▸ WHAT TO PRODUCE
Give all of the lines again, with nothing added or dropped.

▸ SOURCE DATA
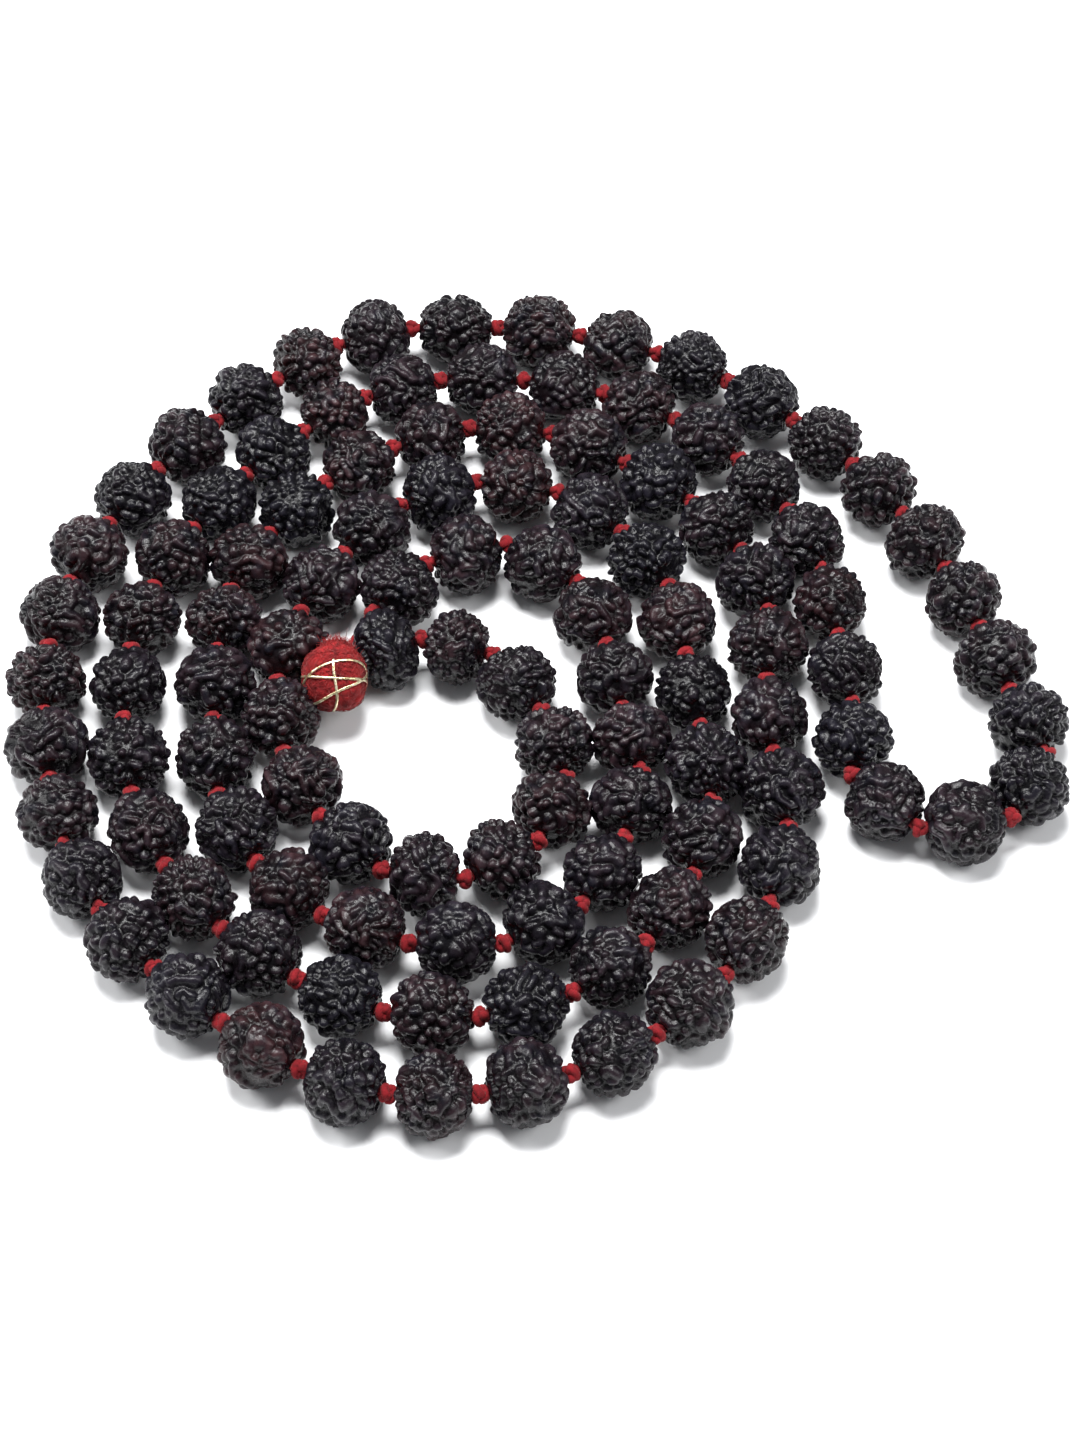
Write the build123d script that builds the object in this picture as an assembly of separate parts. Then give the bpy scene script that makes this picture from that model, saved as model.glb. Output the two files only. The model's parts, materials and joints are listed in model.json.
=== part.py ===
from build123d import *
import math
import os

# Mala prayer beads: one knotted red string of seed beads, laid flat on a table. The closed
# string is folded into a double strand and coiled, with the fold as a free loop at the right.
# Millimetres. +Z is up, z = 0 is the table, and the origin is under the middle of the coil.

# ---------------------------------------------------------------- driving dimensions
BEAD_RADIUS = 3.8           # across the thread, mean
BEAD_RADIUS_SPREAD = 0.1    # beads are seeds, so they differ
BEAD_END_GAP = 1.3          # between the ends of two neighbouring beads
ROW_CLEARANCE = 0.06        # least gap between beads of neighbouring rows
BORE_RADIUS = 0.6
THREAD_RADIUS = 0.5
KNOT_RADIUS = 0.95
KNOT_SEAT_RADIUS = 1.05     # round recess at each end of a bore, centred on the knot
KNOT_BEND_SHARE = 0.8       # how much of a knot the thread's bend takes up
FREE_BEND_SHARE = 0.45      # how much of the shorter run a bend outside the knots takes up
HINGE_GAP = 0.08            # between a knot and the thread that pivots round it
BEADS_PER_NODE = 8          # beads of the coil that share one file

GURU_RADIUS = 2.95          # red wool ball where both ends of the string meet
GURU_CORE_RADIUS = 1.4
GURU_CORD_RADIUS = 0.7
GURU_STOP_KNOT_RADIUS = 0.85
GURU_NECK_RADIUS = 0.95
GURU_NECK_REACH = 1.15      # from the tie knot's centre to the top of the wool neck
GOLD_WIDTH = 0.4
GOLD_THICKNESS = 0.1
GOLD_TURNS = [(0, 35, 10), (0, -40, 62), (0, 58, 100), (0, 32, 150)]  # hoops, about X, Y and Z

# Bead centres along the string, from the guru out to the fold and back: x, y, and how many
# beads on the next listed one is.
ROUTE = [
    (-14.2, 16.8, 1), (-8.0, 21.8, 1), (0.5, 20.2, 1), (5.4, 13.2, 1), (7.2, 5.2, 2),
    (9.1, -10.0, 2), (0.3, -24.4, 2), (-16.4, -24.9, 2), (-29.2, -13.3, 2), (-32.1, 4.6, 2),
    (-29.8, 20.0, 2), (-18.8, 33.6, 2), (-3.3, 38.5, 2), (12.5, 31.0, 2), (22.0, 17.8, 2),
    (22.5, 0.4, 2), (22.9, -17.4, 2), (13.9, -33.2, 2), (-1.5, -41.7, 2), (-17.7, -41.5, 2),
    (-32.6, -32.1, 2), (-43.5, -18.8, 2), (-48.2, -3.3, 2), (-48.5, 13.3, 2), (-42.3, 29.0, 2),
    (-31.1, 42.8, 2), (-18.0, 52.1, 2), (0.0, 52.8, 2), (16.3, 47.6, 2), (29.9, 36.6, 2),
    (39.5, 23.0, 2), (45.3, 7.6, 2), (47.8, -7.6, 1), (41.0, -13.0, 1), (32.9, -9.6, 2),
    (30.5, 6.3, 2), (27.4, 23.2, 2), (17.6, 37.2, 2), (2.6, 44.7, 2), (-14.8, 44.4, 2),
    (-27.7, 35.3, 2), (-37.6, 20.6, 2), (-40.9, 4.6, 2), (-37.6, -13.3, 2), (-26.2, -27.6, 2),
    (-10.0, -34.3, 2), (6.5, -29.2, 2), (15.6, -14.3, 2), (15.1, 3.6, 2), (10.9, 20.6, 2),
    (-2.4, 30.6, 1), (-10.6, 29.7, 1), (-17.3, 24.6, 1), (-22.0, 17.3, 1), (-25.2, 9.4, 1),
    (-25.4, 0.0, 1),
    (-23.2, -7.8, 2), (-11.1, -18.9, 2), (1.5, -11.0, 2), (-2.4, 4.6, 1), (-8.4, 9.9, 1),
    (-15.3, 8.95, 0),
]
STRING_END = (-20.0, 11.6)      # the first strand's bend between its last bead and the tie knot
GURU_CENTRE = (-20.1, 4.4)
GURU_RISE = 1.8                # the ball is jammed a little above the string's height

# The free loop lifts at these pairs of knots, one on each strand, numbered from the guru.
HINGE_KNOTS = [(53, 69), (55, 67), (57, 65), (59, 64), (60, 63)]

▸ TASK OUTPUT
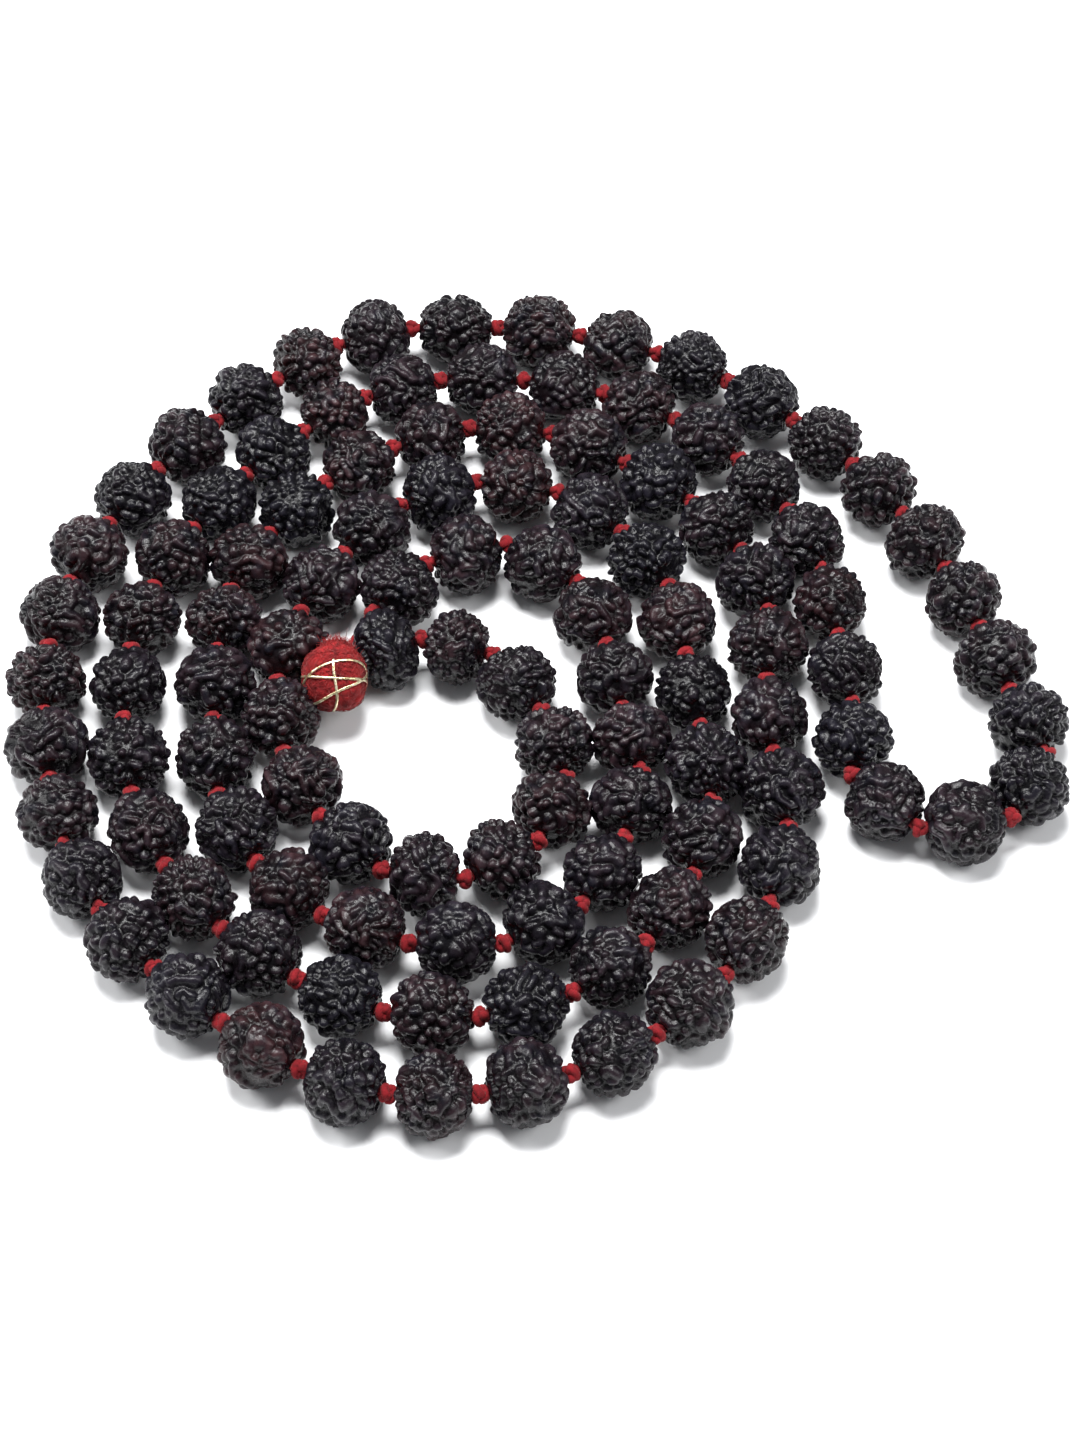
Write the build123d script that builds the object in this picture as an assembly of separate parts. Then give the bpy scene script that makes this picture from that model, saved as model.glb. Output the two files only. The model's parts, materials and joints are listed in model.json.
=== part.py ===
from build123d import *
import math
import os

# Mala prayer beads: one knotted red string of seed beads, laid flat on a table. The closed
# string is folded into a double strand and coiled, with the fold as a free loop at the right.
# Millimetres. +Z is up, z = 0 is the table, and the origin is under the middle of the coil.

# ---------------------------------------------------------------- driving dimensions
BEAD_RADIUS = 3.8           # across the thread, mean
BEAD_RADIUS_SPREAD = 0.1    # beads are seeds, so they differ
BEAD_END_GAP = 1.3          # between the ends of two neighbouring beads
ROW_CLEARANCE = 0.06        # least gap between beads of neighbouring rows
BORE_RADIUS = 0.6
THREAD_RADIUS = 0.5
KNOT_RADIUS = 0.95
KNOT_SEAT_RADIUS = 1.05     # round recess at each end of a bore, centred on the knot
KNOT_BEND_SHARE = 0.8       # how much of a knot the thread's bend takes up
FREE_BEND_SHARE = 0.45      # how much of the shorter run a bend outside the knots takes up
HINGE_GAP = 0.08            # between a knot and the thread that pivots round it
BEADS_PER_NODE = 8          # beads of the coil that share one file

GURU_RADIUS = 2.95          # red wool ball where both ends of the string meet
GURU_CORE_RADIUS = 1.4
GURU_CORD_RADIUS = 0.7
GURU_STOP_KNOT_RADIUS = 0.85
GURU_NECK_RADIUS = 0.95
GURU_NECK_REACH = 1.15      # from the tie knot's centre to the top of the wool neck
GOLD_WIDTH = 0.4
GOLD_THICKNESS = 0.1
GOLD_TURNS = [(0, 35, 10), (0, -40, 62), (0, 58, 100), (0, 32, 150)]  # hoops, about X, Y and Z

# Bead centres along the string, from the guru out to the fold and back: x, y, and how many
# beads on the next listed one is.
ROUTE = [
    (-14.2, 16.8, 1), (-8.0, 21.8, 1), (0.5, 20.2, 1), (5.4, 13.2, 1), (7.2, 5.2, 2),
    (9.1, -10.0, 2), (0.3, -24.4, 2), (-16.4, -24.9, 2), (-29.2, -13.3, 2), (-32.1, 4.6, 2),
    (-29.8, 20.0, 2), (-18.8, 33.6, 2), (-3.3, 38.5, 2), (12.5, 31.0, 2), (22.0, 17.8, 2),
    (22.5, 0.4, 2), (22.9, -17.4, 2), (13.9, -33.2, 2), (-1.5, -41.7, 2), (-17.7, -41.5, 2),
    (-32.6, -32.1, 2), (-43.5, -18.8, 2), (-48.2, -3.3, 2), (-48.5, 13.3, 2), (-42.3, 29.0, 2),
    (-31.1, 42.8, 2), (-18.0, 52.1, 2), (0.0, 52.8, 2), (16.3, 47.6, 2), (29.9, 36.6, 2),
    (39.5, 23.0, 2), (45.3, 7.6, 2), (47.8, -7.6, 1), (41.0, -13.0, 1), (32.9, -9.6, 2),
    (30.5, 6.3, 2), (27.4, 23.2, 2), (17.6, 37.2, 2), (2.6, 44.7, 2), (-14.8, 44.4, 2),
    (-27.7, 35.3, 2), (-37.6, 20.6, 2), (-40.9, 4.6, 2), (-37.6, -13.3, 2), (-26.2, -27.6, 2),
    (-10.0, -34.3, 2), (6.5, -29.2, 2), (15.6, -14.3, 2), (15.1, 3.6, 2), (10.9, 20.6, 2),
    (-2.4, 30.6, 1), (-10.6, 29.7, 1), (-17.3, 24.6, 1), (-22.0, 17.3, 1), (-25.2, 9.4, 1),
    (-25.4, 0.0, 1),
    (-23.2, -7.8, 2), (-11.1, -18.9, 2), (1.5, -11.0, 2), (-2.4, 4.6, 1), (-8.4, 9.9, 1),
    (-15.3, 8.95, 0),
]
STRING_END = (-20.0, 11.6)      # the first strand's bend between its last bead and the tie knot
GURU_CENTRE = (-20.1, 4.4)
GURU_RISE = 1.8                # the ball is jammed a little above the string's height

# The free loop lifts at these pairs of knots, one on each strand, numbered from the guru.
HINGE_KNOTS = [(53, 69), (55, 67), (57, 65), (59, 64), (60, 63)]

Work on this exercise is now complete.